What the task requires » Begin at the line containing "obj.parent = None" in the entries below and end at the line containing "piece.select_set(True)"; transcribe that range exactly and nothing outside it.

3D code data »
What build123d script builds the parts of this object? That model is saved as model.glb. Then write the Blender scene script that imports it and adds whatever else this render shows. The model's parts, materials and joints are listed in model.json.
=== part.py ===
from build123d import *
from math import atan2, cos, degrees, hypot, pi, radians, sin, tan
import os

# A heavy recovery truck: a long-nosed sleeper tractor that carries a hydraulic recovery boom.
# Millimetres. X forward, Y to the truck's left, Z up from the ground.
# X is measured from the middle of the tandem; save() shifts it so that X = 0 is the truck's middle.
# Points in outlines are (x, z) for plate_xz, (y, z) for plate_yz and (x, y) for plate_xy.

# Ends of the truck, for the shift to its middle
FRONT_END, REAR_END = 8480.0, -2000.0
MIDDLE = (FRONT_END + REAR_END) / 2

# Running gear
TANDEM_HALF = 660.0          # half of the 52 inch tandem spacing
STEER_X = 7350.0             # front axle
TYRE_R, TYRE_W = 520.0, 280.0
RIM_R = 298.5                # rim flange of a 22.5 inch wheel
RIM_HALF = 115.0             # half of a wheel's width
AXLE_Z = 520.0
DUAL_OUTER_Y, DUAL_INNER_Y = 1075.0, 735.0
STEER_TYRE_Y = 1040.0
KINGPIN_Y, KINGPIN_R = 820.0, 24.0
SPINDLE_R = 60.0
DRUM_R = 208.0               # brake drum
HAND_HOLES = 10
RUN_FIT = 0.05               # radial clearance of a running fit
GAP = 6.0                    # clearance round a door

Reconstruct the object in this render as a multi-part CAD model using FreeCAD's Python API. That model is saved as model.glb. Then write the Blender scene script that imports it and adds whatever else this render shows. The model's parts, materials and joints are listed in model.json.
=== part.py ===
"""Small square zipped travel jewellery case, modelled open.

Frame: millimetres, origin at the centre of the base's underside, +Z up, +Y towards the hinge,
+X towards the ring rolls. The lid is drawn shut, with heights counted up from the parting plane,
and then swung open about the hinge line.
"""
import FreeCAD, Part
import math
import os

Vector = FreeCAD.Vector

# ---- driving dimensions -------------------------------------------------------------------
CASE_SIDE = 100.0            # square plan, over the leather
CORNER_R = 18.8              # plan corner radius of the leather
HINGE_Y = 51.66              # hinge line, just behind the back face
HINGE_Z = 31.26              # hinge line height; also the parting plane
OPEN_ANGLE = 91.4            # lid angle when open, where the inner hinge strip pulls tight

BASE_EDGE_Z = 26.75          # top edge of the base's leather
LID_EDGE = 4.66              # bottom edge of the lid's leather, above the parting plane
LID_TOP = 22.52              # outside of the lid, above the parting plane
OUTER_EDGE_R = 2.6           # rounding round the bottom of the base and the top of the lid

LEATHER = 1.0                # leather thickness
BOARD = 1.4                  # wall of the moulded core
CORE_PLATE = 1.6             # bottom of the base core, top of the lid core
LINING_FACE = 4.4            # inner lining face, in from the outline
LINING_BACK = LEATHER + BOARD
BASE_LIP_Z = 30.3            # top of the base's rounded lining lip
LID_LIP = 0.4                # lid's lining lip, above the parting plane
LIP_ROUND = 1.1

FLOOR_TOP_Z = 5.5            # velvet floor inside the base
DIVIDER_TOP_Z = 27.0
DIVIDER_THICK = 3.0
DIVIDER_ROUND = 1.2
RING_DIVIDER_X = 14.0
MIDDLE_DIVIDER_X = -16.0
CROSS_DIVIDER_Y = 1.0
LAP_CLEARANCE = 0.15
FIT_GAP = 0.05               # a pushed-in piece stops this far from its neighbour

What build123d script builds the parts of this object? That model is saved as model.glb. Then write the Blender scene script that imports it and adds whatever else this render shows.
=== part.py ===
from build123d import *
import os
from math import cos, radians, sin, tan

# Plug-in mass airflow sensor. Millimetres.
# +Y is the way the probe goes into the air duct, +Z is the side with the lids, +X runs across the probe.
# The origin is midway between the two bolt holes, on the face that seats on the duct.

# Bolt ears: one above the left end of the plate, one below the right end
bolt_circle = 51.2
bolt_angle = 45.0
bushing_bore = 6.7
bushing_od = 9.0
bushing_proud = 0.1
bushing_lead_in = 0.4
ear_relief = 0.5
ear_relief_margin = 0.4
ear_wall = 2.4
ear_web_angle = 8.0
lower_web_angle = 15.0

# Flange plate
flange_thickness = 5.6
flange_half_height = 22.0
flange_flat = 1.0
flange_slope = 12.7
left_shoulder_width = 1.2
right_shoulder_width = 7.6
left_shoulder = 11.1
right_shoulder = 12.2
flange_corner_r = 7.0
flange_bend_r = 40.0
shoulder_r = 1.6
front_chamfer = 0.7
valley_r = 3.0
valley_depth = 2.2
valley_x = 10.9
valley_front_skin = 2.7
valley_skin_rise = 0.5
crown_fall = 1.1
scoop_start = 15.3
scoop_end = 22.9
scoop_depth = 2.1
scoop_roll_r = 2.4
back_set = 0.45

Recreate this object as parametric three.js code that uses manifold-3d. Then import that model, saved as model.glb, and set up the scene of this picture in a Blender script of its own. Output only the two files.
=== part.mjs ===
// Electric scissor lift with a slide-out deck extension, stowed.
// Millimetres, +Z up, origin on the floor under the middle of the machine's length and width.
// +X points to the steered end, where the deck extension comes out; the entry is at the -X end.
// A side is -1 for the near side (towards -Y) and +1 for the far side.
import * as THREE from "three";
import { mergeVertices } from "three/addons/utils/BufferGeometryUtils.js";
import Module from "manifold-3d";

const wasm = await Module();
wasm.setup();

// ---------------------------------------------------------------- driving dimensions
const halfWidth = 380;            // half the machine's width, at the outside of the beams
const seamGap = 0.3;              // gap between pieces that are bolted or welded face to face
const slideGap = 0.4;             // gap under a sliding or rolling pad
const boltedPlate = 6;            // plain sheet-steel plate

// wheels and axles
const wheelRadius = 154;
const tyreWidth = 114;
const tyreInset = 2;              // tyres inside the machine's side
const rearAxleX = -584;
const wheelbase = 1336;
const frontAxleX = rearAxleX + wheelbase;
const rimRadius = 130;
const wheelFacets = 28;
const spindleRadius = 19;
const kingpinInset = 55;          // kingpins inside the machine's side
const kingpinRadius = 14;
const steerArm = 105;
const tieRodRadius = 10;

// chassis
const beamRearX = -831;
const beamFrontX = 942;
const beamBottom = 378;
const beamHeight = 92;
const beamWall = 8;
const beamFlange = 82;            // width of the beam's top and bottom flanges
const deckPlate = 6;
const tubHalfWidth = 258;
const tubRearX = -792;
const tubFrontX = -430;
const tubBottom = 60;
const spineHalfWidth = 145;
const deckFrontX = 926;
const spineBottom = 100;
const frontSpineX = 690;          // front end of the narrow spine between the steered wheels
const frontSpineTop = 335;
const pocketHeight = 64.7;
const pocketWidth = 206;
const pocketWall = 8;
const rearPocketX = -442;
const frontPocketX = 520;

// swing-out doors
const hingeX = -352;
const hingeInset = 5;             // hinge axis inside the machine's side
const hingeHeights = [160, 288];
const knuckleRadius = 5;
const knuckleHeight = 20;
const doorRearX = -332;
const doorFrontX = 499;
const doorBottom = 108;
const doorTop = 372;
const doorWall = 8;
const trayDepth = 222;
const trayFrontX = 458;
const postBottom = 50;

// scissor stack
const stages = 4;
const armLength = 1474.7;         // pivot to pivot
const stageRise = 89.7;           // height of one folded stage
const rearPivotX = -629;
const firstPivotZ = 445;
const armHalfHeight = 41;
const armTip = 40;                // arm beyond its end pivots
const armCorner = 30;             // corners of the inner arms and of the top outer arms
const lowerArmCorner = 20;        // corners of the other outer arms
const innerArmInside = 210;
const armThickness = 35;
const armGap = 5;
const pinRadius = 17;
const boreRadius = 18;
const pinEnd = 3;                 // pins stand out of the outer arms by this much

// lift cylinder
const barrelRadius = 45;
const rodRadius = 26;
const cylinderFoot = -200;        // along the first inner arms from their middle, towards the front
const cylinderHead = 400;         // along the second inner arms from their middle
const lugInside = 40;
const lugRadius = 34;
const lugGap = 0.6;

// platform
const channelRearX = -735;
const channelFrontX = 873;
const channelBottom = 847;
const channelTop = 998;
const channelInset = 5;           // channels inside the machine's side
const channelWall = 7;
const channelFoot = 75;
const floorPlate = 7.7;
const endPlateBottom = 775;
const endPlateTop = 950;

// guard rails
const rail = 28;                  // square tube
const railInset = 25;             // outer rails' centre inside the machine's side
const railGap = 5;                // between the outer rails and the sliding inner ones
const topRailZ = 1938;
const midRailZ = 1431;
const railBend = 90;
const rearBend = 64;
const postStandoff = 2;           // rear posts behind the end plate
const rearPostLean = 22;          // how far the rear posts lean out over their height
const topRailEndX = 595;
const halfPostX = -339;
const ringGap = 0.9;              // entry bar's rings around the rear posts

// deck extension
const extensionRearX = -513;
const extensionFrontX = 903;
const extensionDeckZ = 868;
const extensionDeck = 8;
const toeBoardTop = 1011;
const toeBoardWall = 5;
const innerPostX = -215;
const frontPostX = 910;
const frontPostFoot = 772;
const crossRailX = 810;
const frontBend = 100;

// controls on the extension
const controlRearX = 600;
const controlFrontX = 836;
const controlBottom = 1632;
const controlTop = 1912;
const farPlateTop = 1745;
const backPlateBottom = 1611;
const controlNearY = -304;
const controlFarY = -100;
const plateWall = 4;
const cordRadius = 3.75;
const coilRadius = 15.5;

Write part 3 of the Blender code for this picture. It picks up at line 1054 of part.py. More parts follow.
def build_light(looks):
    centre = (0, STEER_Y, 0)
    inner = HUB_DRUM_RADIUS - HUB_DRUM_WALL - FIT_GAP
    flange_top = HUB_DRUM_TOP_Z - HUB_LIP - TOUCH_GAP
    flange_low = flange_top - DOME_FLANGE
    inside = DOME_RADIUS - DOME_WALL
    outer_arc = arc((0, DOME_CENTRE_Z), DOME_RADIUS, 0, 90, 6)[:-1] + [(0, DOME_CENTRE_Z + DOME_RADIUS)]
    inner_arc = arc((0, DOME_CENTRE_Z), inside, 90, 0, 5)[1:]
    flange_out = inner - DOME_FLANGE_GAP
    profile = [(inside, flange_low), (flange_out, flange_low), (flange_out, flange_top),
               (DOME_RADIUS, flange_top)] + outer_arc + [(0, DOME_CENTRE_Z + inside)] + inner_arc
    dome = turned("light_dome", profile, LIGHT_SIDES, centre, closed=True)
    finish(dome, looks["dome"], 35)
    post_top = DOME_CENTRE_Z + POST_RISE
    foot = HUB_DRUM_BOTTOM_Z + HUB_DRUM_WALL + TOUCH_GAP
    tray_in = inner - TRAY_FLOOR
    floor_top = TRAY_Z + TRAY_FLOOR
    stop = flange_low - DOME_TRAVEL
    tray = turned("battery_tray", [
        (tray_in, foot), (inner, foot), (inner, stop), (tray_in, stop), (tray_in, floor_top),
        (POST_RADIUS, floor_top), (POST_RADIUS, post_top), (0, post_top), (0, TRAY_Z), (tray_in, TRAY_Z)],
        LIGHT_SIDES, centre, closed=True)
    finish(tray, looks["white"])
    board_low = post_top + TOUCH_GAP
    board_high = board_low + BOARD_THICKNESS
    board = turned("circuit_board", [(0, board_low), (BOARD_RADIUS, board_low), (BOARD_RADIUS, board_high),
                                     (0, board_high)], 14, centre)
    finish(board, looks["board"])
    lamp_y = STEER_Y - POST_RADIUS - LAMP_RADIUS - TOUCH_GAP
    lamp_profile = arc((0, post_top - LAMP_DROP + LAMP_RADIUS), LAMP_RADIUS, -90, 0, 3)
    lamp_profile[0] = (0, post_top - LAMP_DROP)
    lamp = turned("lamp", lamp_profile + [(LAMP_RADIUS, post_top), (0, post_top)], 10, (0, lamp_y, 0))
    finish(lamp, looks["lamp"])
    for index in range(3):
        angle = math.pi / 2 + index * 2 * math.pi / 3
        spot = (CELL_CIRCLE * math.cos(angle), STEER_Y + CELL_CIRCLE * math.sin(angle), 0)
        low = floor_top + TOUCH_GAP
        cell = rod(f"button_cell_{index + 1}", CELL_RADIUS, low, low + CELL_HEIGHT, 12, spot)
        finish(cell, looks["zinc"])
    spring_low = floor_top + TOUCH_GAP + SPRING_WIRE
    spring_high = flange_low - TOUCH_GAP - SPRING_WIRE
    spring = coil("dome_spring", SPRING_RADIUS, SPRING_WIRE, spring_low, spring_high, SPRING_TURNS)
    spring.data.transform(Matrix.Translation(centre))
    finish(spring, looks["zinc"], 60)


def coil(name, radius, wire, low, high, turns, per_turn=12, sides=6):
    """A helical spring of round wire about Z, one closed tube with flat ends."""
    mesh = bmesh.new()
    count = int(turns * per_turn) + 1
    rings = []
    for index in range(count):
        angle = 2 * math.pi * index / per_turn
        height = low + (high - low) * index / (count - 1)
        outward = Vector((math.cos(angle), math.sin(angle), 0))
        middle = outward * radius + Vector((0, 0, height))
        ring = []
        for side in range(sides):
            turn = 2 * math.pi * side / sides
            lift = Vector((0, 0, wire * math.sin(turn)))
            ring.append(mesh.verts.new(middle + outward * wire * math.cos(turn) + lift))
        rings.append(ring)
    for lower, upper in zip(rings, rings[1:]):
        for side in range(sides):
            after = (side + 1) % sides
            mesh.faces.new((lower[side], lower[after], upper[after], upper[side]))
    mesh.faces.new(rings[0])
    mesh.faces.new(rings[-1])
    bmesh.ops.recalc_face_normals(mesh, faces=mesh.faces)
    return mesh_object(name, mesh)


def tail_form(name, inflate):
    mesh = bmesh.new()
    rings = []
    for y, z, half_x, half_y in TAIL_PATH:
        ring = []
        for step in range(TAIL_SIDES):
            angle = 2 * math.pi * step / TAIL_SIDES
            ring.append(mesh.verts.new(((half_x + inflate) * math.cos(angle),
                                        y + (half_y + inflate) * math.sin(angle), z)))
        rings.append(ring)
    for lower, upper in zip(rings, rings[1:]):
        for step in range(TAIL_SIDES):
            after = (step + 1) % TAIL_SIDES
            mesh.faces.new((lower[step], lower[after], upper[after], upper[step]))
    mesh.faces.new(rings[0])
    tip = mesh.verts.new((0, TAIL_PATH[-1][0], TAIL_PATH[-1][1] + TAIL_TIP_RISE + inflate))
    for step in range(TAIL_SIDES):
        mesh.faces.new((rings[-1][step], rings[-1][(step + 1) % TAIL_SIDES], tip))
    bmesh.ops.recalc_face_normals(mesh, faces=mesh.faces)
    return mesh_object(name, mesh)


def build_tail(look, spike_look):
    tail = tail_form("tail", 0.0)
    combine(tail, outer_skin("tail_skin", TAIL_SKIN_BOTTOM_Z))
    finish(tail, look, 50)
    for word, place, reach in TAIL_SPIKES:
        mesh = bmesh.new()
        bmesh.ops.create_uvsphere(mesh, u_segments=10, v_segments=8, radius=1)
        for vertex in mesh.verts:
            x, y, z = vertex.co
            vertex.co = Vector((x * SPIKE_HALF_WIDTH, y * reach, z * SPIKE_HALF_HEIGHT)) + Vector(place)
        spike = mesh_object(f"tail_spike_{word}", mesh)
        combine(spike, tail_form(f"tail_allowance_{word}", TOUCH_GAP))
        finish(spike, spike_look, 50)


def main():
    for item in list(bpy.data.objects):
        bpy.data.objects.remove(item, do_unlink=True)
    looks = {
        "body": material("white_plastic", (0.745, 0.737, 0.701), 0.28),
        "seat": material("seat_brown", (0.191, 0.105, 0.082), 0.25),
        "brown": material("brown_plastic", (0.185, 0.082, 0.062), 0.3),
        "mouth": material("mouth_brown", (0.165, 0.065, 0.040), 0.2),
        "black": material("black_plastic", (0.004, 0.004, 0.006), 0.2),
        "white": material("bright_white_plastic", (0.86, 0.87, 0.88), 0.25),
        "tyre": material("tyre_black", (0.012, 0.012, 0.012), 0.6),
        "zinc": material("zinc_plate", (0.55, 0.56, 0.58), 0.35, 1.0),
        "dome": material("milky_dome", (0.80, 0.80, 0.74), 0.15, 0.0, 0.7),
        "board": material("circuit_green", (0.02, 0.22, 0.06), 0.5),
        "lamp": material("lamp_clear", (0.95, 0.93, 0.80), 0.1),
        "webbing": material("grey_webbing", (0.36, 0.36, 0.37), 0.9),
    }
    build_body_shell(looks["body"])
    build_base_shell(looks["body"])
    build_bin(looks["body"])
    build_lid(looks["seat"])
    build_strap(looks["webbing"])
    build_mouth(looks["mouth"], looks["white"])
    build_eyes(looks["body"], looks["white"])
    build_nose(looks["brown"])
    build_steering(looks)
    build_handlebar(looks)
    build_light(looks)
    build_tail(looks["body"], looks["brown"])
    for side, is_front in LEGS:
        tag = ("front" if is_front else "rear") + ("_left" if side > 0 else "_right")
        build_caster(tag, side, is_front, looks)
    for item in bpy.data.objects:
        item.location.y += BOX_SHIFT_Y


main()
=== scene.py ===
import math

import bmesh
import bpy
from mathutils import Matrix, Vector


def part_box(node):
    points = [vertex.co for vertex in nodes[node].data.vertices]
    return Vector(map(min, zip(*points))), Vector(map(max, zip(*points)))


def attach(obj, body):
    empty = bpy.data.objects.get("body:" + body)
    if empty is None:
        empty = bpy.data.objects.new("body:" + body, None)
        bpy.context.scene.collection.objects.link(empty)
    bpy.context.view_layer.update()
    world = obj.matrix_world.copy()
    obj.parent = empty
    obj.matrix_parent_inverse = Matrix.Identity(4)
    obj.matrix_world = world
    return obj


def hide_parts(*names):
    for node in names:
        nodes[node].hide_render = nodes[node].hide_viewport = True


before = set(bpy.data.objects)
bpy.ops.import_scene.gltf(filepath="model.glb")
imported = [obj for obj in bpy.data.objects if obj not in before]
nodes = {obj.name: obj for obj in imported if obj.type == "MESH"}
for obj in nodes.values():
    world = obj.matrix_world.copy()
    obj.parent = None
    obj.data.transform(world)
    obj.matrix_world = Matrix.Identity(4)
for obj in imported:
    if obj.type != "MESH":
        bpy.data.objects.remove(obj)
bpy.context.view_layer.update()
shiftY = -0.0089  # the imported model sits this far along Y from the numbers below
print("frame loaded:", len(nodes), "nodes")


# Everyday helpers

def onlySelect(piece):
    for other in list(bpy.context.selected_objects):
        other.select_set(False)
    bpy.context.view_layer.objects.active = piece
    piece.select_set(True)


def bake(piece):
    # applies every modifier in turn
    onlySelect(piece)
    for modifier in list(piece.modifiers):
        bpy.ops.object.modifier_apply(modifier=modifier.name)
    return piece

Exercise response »
    obj.parent = None
    obj.data.transform(world)
    obj.matrix_world = Matrix.Identity(4)
for obj in imported:
    if obj.type != "MESH":
        bpy.data.objects.remove(obj)
bpy.context.view_layer.update()
shiftY = -0.0089  # the imported model sits this far along Y from the numbers below
print("frame loaded:", len(nodes), "nodes")


# Everyday helpers

def onlySelect(piece):
    for other in list(bpy.context.selected_objects):
        other.select_set(False)
    bpy.context.view_layer.objects.active = piece
    piece.select_set(True)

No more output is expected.